Is the function $f: I \to I, ~x \mapsto x^2$ uniformly continuous on $I :=[0, +\infty)$?

I know that $f$ is uniformly continuous on every interval of the form $[0, b]$, where $b$ is a positive real number.

Answer 1

No it is not uniformly continuous. Even if $\delta >0$ is very, very small, the difference between $x^2$ and $(x+\delta)^2$ will be large when $x$ is large. When you restrict to $[0,b]$, you're averting this issue by preventing $x$ from being large.

Here is how you prove it. If $f$ is uniformly continuous, then for any $\epsilon > 0$, there is $\delta > 0$ such that $\lvert x - y \rvert < \delta $ will imply $\lvert f(x) - f(y) \rvert < \epsilon$ for any $x,y$ in the domain (and $\delta$ independent of $x,y$).
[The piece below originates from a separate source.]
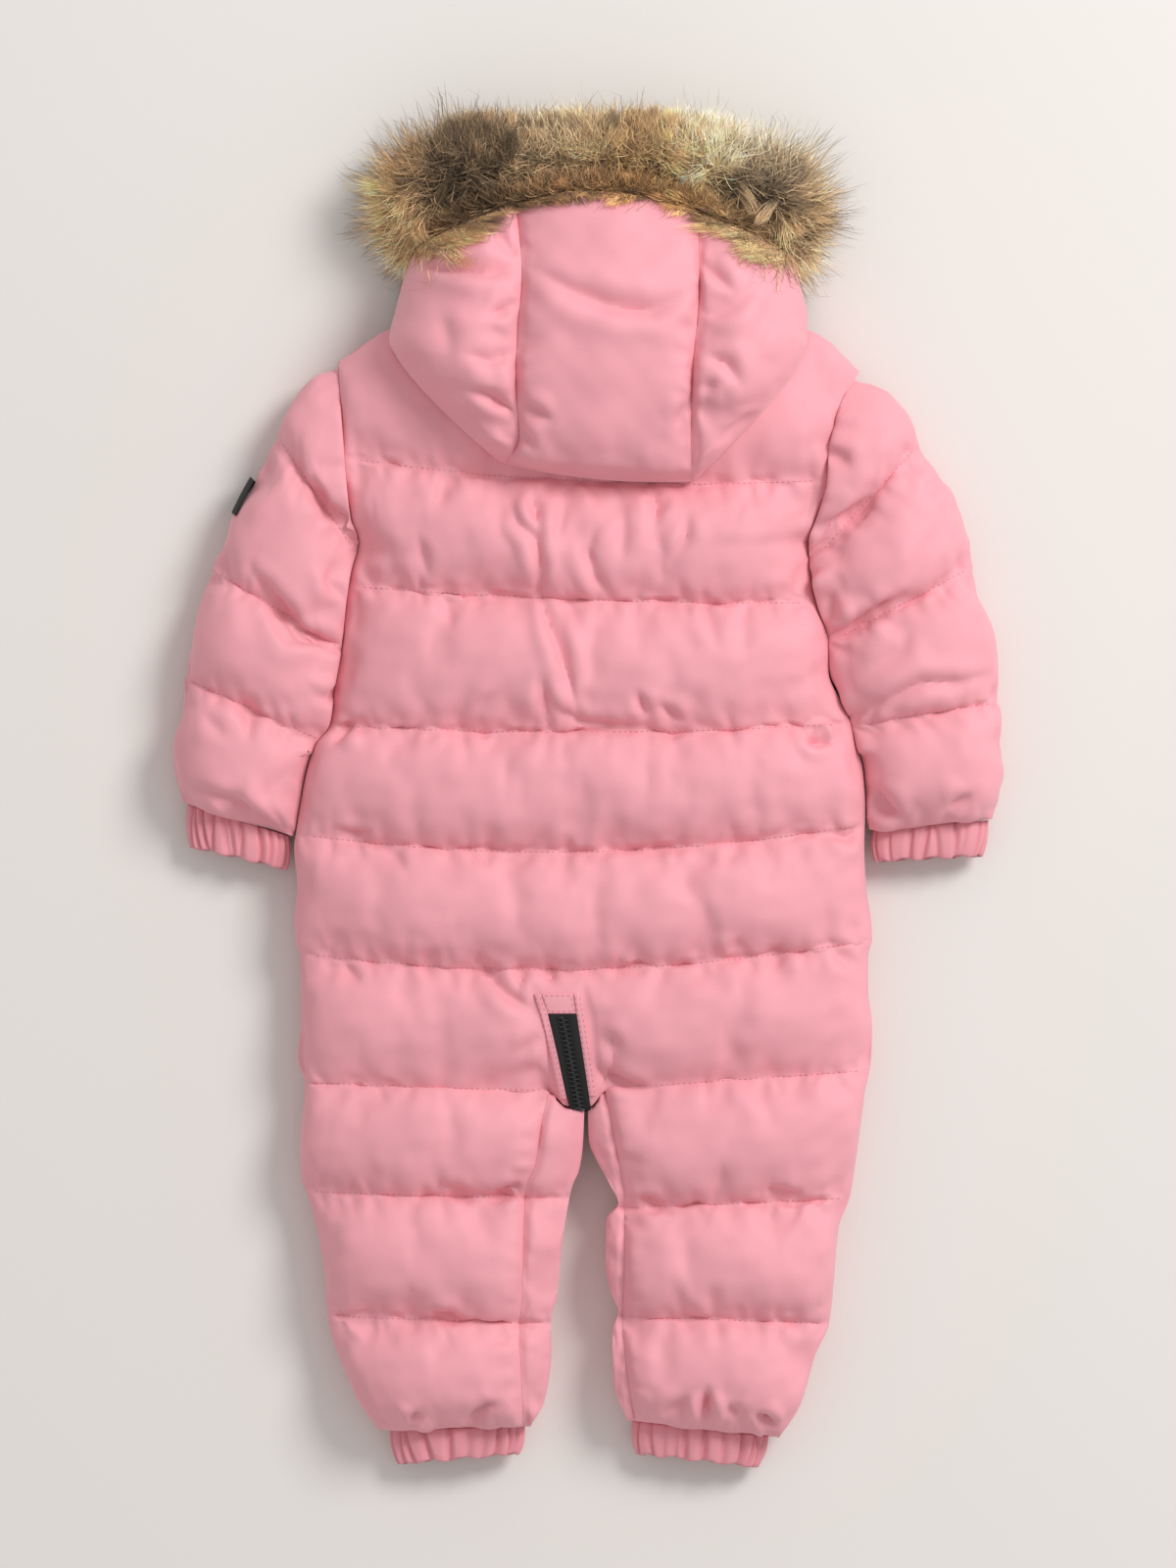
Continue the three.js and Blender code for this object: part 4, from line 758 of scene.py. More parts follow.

We'll show that for $\epsilon = 1$, we can never find such $\delta.$

Indeed, for any $\delta > 0$, take $x > 1/(2\delta)$. Then we see $$\lvert f(x) - f(x+\delta) \rvert = 2\delta x + \delta^2 \ge 1 + \delta^2 > 1.$$ Thus we will never have $\lvert f(x) - f(y) \rvert < 1$ for all $x,y \in [0,\infty)$.

Do you see where this would break down if we restrict $x,y \in [0,b]$ for some positive $b$?

Answer 2

Hint: Given any $\epsilon > 0$ and $\delta > 0$, you can always find $x$ large enough such that $|f(x+\delta) - f(x)| > \epsilon$.

Answer 3

Yet another way to see: As you note, we are in good shape on intervals of the form $[0,b]$, so let's focus our attention on what happens on intervals of the form $(b,\infty)$. By the mean value theorem, $$ |f(x)-f(y)|\geq\inf_{c>b}|f'(c)||x-y|=2b|x-y| $$ for $x,y>b$.

Now, for $\epsilon=1$ and $\delta>0$ whatever you like, we can take $b>\frac{1}{2\delta}$ to push $|f(x)-f(y)|$ above $1$.

Answer 4

Take the sequences $x_n=n+\frac{1}{n}$ and $y_n=n$

Then $x_n-y_n =\frac{1}{n}\to 0$ but

$$f(x_n)-f(y_n)=2+\frac{1}{n^2} \to 2 \neq 0$$

Thus $f$ is not uniformly continuous on $[0,+\infty)$